February 10, 1958 - May 5, 2018
Steven Botterill, Professor of Italian Studies at the University of California, Berkeley, renowned Dante scholar, dedicated teacher, and caring friend, passed away at the age of 60 on May 5, 2018, with his beloved husband, Craig Davidson, at his side.
Steven Botterill was born on February 10, 1958, in Shoreham by Sea, England, the only child of Jeanne and Peter Botterill, both now deceased. The first member of his family to receive a University degree, he took his B.A. and M.A. in Modern and Medieval Literature at Cambridge University, and during this time spent a year of study at the illustrious University of Pavia, where he confirmed what would become a life-long dedication to Italian language, literature, and culture.
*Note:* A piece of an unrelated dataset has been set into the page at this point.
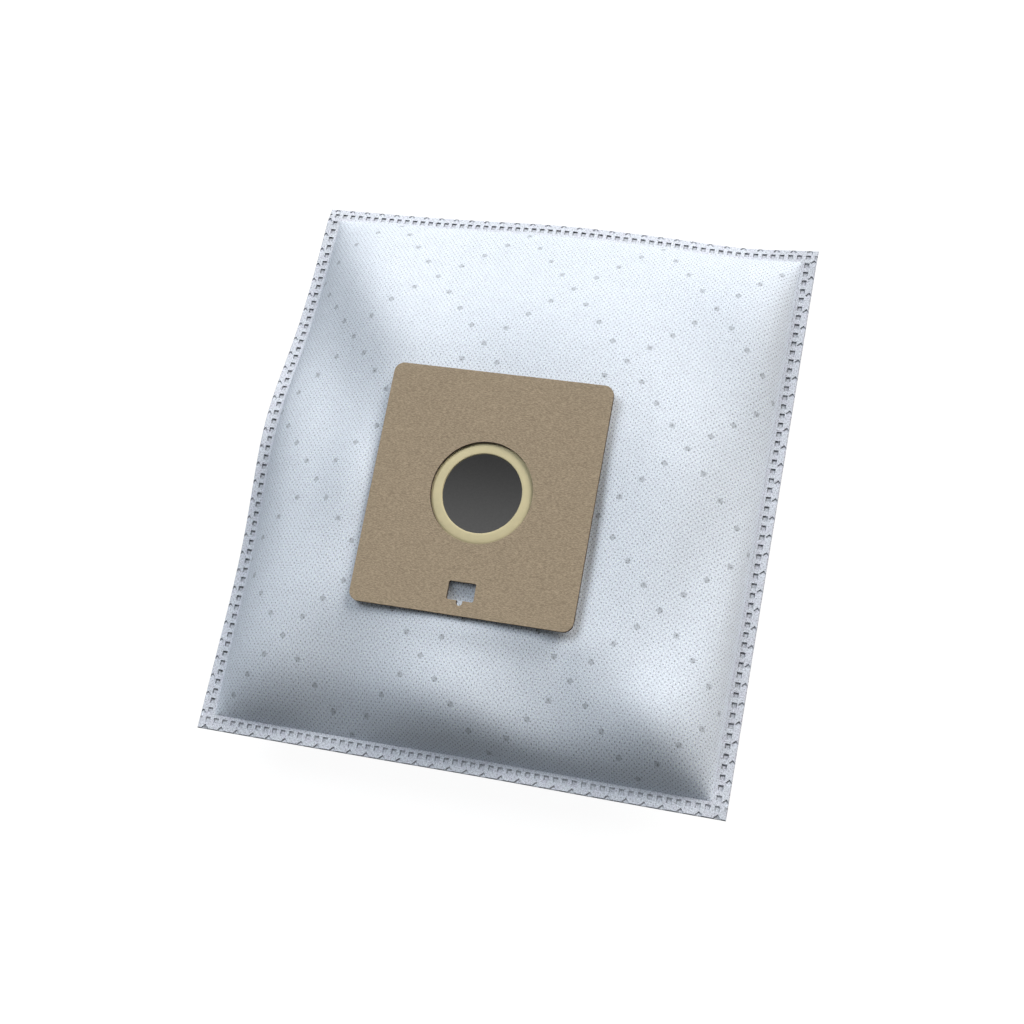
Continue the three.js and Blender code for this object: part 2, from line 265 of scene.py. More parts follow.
world_links.new(white.outputs[0], choice.inputs[2])
world_links.new(choice.outputs[0], world_nodes["World Output"].inputs["Surface"])
bpy.context.scene.view_settings.view_transform = "Standard"
key_rise = math.degrees(math.asin(KEY_FROM.normalized().z))
print("The key light is", round(key_rise), "degrees above the floor.")

# %% Floor
FLOOR_SIZE = 6
FLOOR_GREY = 0.2
FLOOR_GLOW = 0.95

bpy.ops.object.select_all(action="DESELECT")
bpy.ops.mesh.primitive_plane_add(size=FLOOR_SIZE)
floor = bpy.context.object
floor.name = "floor"
floor_finish = Finish("white floor")
floor_finish.feed(floor_finish.shader.inputs["Base Color"], (FLOOR_GREY, FLOOR_GREY, FLOOR_GREY, 1))
floor_finish.matt(1.0, 0.0)
floor_seen = floor_finish.node("ShaderNodeLightPath", output="Is Camera Ray")
for ray in ("Is Glossy Ray", "Is Transmission Ray"):
    floor_seen = floor_seen.most(floor_finish.node("ShaderNodeLightPath", output=ray))
floor_white = floor_finish.shade((1, 1, 1), floor_seen * FLOOR_GLOW)
floor_finish.feed(floor_finish.shader.inputs["Emission Color"], floor_white)
floor_finish.feed(floor_finish.shader.inputs["Emission Strength"], 1.0)
floor.data.materials.append(floor_finish.material)
print("The floor's own grey is", FLOOR_GREY)

# %% [markdown]
# The fleece is spun-bonded: a thin felt of fine threads, pressed together at rows of small points.
# On the bag these points are grey specks about half a millimetre across, in a staggered grid. A
# second, wide trellis of round marks lies over them. Both are worked out from the cloth's own map,
# laid flat before the bag is puffed, so they follow the fabric. A little noise moves each point and
# changes its strength, and the points are pressed in a little by a bump.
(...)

In 1984, he took his Ph.D. in Italian from Queen's College, Cambridge University, studying under the eminent Dantista, Patrick Boyde. In 1986, Steven left his native land to assume the role of Assistant Professor of Italian at UC Berkeley, where he would then be tenured and promoted. His seminal study "Dante and the Mystical Tradition: Bernard of Clairvaux" in the "Commedia" was published by Cambridge University Press in 1994, to wide critical acclaim. It remains the standard work on this important subject to this day. In 1996 he published his elegant and learned translation with introduction of Dante's remarkable treatise in defense of the vernacular, De Vulgari Eloquentia, an edition that has become the standard in English-language classrooms. He also authored some 27 scholarly articles and well over 100 reviews, notable for their deep learning, incisive criticism and elegant style. He also gave some 100 public performances—both scholarly lectures and talks for the general public—in North America, Britain, Ireland, and Italy. And he was among the pioneers in the field of queer studies in the Italian context. He was widely admired both for his brilliant scholarship, and for the extraordinary eloquence and piercing wit that informed his writing, speaking, and teaching alike.
Just as significant as his scholarship was his profound commitment to the teaching profession and to the institution that was his home for more than 30 years. He was an admired colleague and dear friend to his fellow Italianists and many others at Cal. In particular, he served two terms as Chair of the Italian Studies Department, both at critical moments of transition. He also served as Director of the Graduate Program in Romance Languages and Literatures and was an active presence in the Medieval Studies Program. His teaching, in both English- and Italian-language classes, ranged from Freshman seminars, through lower and upper division undergraduate courses, to graduate seminars—and at all levels he inspired devotion among his students. His courses covered the spectrum of Italian literature and culture in the Medieval and Renaissance epochs, with occasional forays into the Romantic period, modern poetry, the works of Pier Paolo Pasolini, and queer studies. His seminars on Dante and Boccaccio were especially popular with graduate students, and gave rise to a number of dissertations.
His deep attachment to the students of Cal expressed itself in many other ways as well: in service as both undergraduate and graduate adviser in Italian Studies, as member of numerous campus and external fellowship and scholars program committees, as Assistant Dean for Undergraduate Advising and for six years as Associate Dean of the Undergraduate Division in the College of Letters and Sciences. Most recently he had shown his profound engagement with and commitment to education abroad, in particular serving for two years as Director of the UC Study Abroad Programs in Italy. During these two years (2015-2017) he and Craig, his partner and husband of 26 years, were able to realize their dream of immersing themselves together in the culture of Italy, and of sharing that joy widely with others. For co-workers, students, and his many friends, Steven Botterill was an imposing and memorable presence. We join with Craig in mourning his untimely passing.